_Exercise instructions_
Your task is to return, exactly, the run of lines starting at the line holding "What build123d script" and ending at the line holding "divider_width = 2.4", both ends included and no other lines.

[Object modeling scripts]
↓↓↓

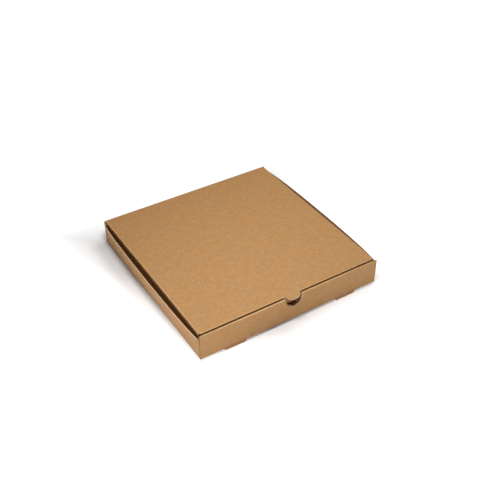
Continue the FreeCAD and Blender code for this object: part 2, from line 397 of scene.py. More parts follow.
def colour_with_painted_light(nodes, links, toned, body, fibres):
    """The colour with its creases and its low edge: a pale tone, partly painted highlight, and painted shade.
    """
    patchy = math_node(nodes, links, "MULTIPLY_ADD", fibres, CREASE_PAINT_BY_FIBRES, CREASE_PAINT_AT_LEAST)
    for attribute_name, tone in (("crease", CREASE_TONE), ("shaded_crease", PAINTED_SHADE_TONE)):
        attribute = nodes.new("ShaderNodeAttribute")
        attribute.attribute_name = attribute_name
        painted_light = math_node(nodes, links, "MULTIPLY", attribute.outputs["Fac"], patchy)
        toned = mixed(nodes, links, painted_light, toned, tone)
    # A band along the lowest edge of the walls gets painted shade.
    height = axes(nodes, links, body)["Z"]
    above = mapped(nodes, links, height, LOW_EDGE_BEGINS, (0.0, 1.0))
    under = mapped(nodes, links, height, LOW_EDGE_FADES, (LOW_EDGE_SHADE, 0.0))
    return mixed(nodes, links, math_node(nodes, links, "MULTIPLY", under, above), toned, PAINTED_SHADE_TONE)


# %% [markdown]
# Pressed kraft is nearly matt. Its relief is faint: the clouds are slight swellings, and the ridges of the
# flutes only just show through the liner. The inside liner is the same paper, darker.

# %% The two liners
FLUTE_PITCH = 3.3 * MM
KRAFT_OUTSIDE = (0.512, 0.274, 0.106)
KRAFT_INSIDE = (0.36, 0.20, 0.085)
RIDGE_RELIEF = 0.008
FIBRE_RELIEF = 0.035
CLOUD_RELIEF = 0.10
PAPER_ROUGHNESS = 0.60
CLOUD_ROUGHNESS = 0.18
PAPER_SPECULAR = 0.22


def kraft_paper(name, colour):
    """Kraft liner: clouds, fibres, dark shives, faint flute ridges, and painted highlight and shade at creases
    and the low edge.
    """
    material, nodes, links, shader = new_material(name)
    body = nodes.new("ShaderNodeTexCoord").outputs["Object"]
    uv_map = nodes.new("ShaderNodeUVMap")
    uv_map.uv_map = "sheet"
    sheet = uv_map.outputs["UV"]
    clouds = noise(nodes, links, body, *CLOUDS)
    fibres = noise(nodes, links, stretched(nodes, links, sheet, FIBRE_STRETCH), *FIBRES)

    toned = pulp_colour(nodes, links, colour, body, sheet, clouds, fibres)
    links.new(colour_with_painted_light(nodes, links, toned, body, fibres), shader.inputs["Base Color"])

    turns = math_node(nodes, links, "MULTIPLY", axes(nodes, links, sheet)["Y"], 2 * math.pi / FLUTE_PITCH)
    ridges = math_node(nodes, links, "SINE", turns)
    relief = math_node(nodes, links, "MULTIPLY", fibres, FIBRE_RELIEF)
    relief = math_node(nodes, links, "MULTIPLY_ADD", ridges, RIDGE_RELIEF, relief)
    relief = math_node(nodes, links, "MULTIPLY_ADD", clouds, CLOUD_RELIEF, relief)
    bumped(nodes, links, shader, relief, MM)

    gloss = math_node(nodes, links, "MULTIPLY_ADD", clouds, CLOUD_ROUGHNESS, PAPER_ROUGHNESS)
    links.new(gloss, shader.inputs["Roughness"])
    shader.inputs["Specular IOR Level"].default_value = PAPER_SPECULAR
    return material


outside_paper = kraft_paper("kraft_outside", KRAFT_OUTSIDE)
inside_paper = kraft_paper("kraft_inside", KRAFT_INSIDE)
print("nodes in a liner:", len(outside_paper.node_tree.nodes))

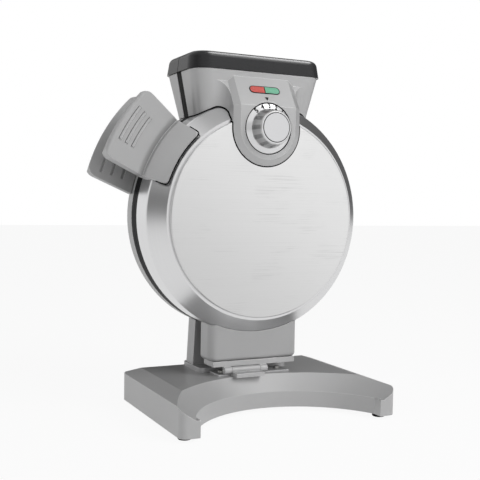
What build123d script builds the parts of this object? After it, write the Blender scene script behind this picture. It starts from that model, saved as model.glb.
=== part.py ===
from build123d import *
import math
import os

# Vertical waffle maker: a fixed stand, a front half that tilts forward, and a dial.
# Sizes are in millimetres. X points right, Y points back, Z points up.
# The origin is on the table, below the shell axis, in the plane where the halves part.

# Cooking plates, which set the size of the round shells
cavity_radius = 86.0
cavity_draft = 2.5
cavity_depth = 13.0
plate_rim = 8.0
plate_floor = 4.0
peg_pitch = 20.0
peg_base = 12.5
peg_top_depth = 3.2
peg_taper = 10.0
divider_width = 2.4

# Round shells
wall = 2.6
fit = 0.25
half_gap = 0.3
shadow_gap = 0.7
neck_rise = 42.0
ledge_width = 4.0
ledge_depth = 10.0
ring_width = 20.0
ring_depth = 7.6
spigot_depth = 14.0
front_wall_depth = 36.0
rim_round = 4.5
bezel_width = 15.0
bezel_depth = 52.0
disc_margin = 2.9
disc_lap = 8.1
disc_face_depth = 55.9
disc_sheet = 1.0
disc_edge_round = 1.6
rear_wall_depth = 24.0
rear_shoulder_width = 17.0
rear_shoulder_depth = 43.0
rear_depth = 50.5
rear_wall_round = 12.0
rear_shoulder_round = 25.0
rear_dome_round = 300.0

# Heaters and reflectors behind the cooking plates
heater_inset = 28.0
heater_tube_radius = 3.3
heater_arc = 300.0
heater_pin_length = 9.0
heater_pin_radius = 2.2
heater_pin_inset = 3.3
reflector_gap = 2.0
reflector_flange = 8.0
reflector_depth = 30.0
sheet = 1.0
reflector_screw_count = 6
fuse_length = 22.0
fuse_radius = 3.0

# Hopper, chute and rim
hopper_rise = 27.2
hopper_half_width = 71.6
hopper_half_depth = 42.9
hopper_width_slope = 0.2
hopper_depth_slope = 0.19
hopper_corner = 17.0
strip_front = 5.0
strip_back = 7.5
strip_recess = 0.6
throat_half_width = 21.0
throat_half_depth = 6.2
chute_wall = 2.0
chute_flange = 2.0
chute_flange_drop = 6.0
chute_mouth_half_width = 58.0
chute_mouth_half_depth = 31.0
chute_lap = 6.0
rim_height = 17.4
rim_half_width = 73.7
rim_half_depth = 43.5
rim_draft = 2.2
rim_corner = 18.0
rim_top_round = 6.5
rim_lip = 7.5
rim_funnel = 4.5

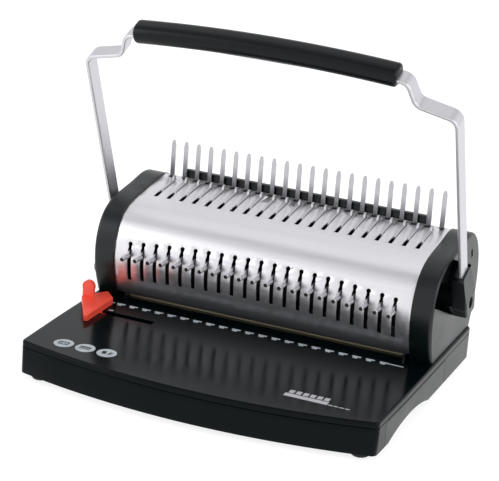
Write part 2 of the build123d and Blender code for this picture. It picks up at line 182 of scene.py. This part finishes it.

↑↑↑

_Solution to the problem_
What build123d script builds the parts of this object? After it, write the Blender scene script behind this picture. It starts from that model, saved as model.glb.
=== part.py ===
from build123d import *
import math
import os

# Vertical waffle maker: a fixed stand, a front half that tilts forward, and a dial.
# Sizes are in millimetres. X points right, Y points back, Z points up.
# The origin is on the table, below the shell axis, in the plane where the halves part.

# Cooking plates, which set the size of the round shells
cavity_radius = 86.0
cavity_draft = 2.5
cavity_depth = 13.0
plate_rim = 8.0
plate_floor = 4.0
peg_pitch = 20.0
peg_base = 12.5
peg_top_depth = 3.2
peg_taper = 10.0
divider_width = 2.4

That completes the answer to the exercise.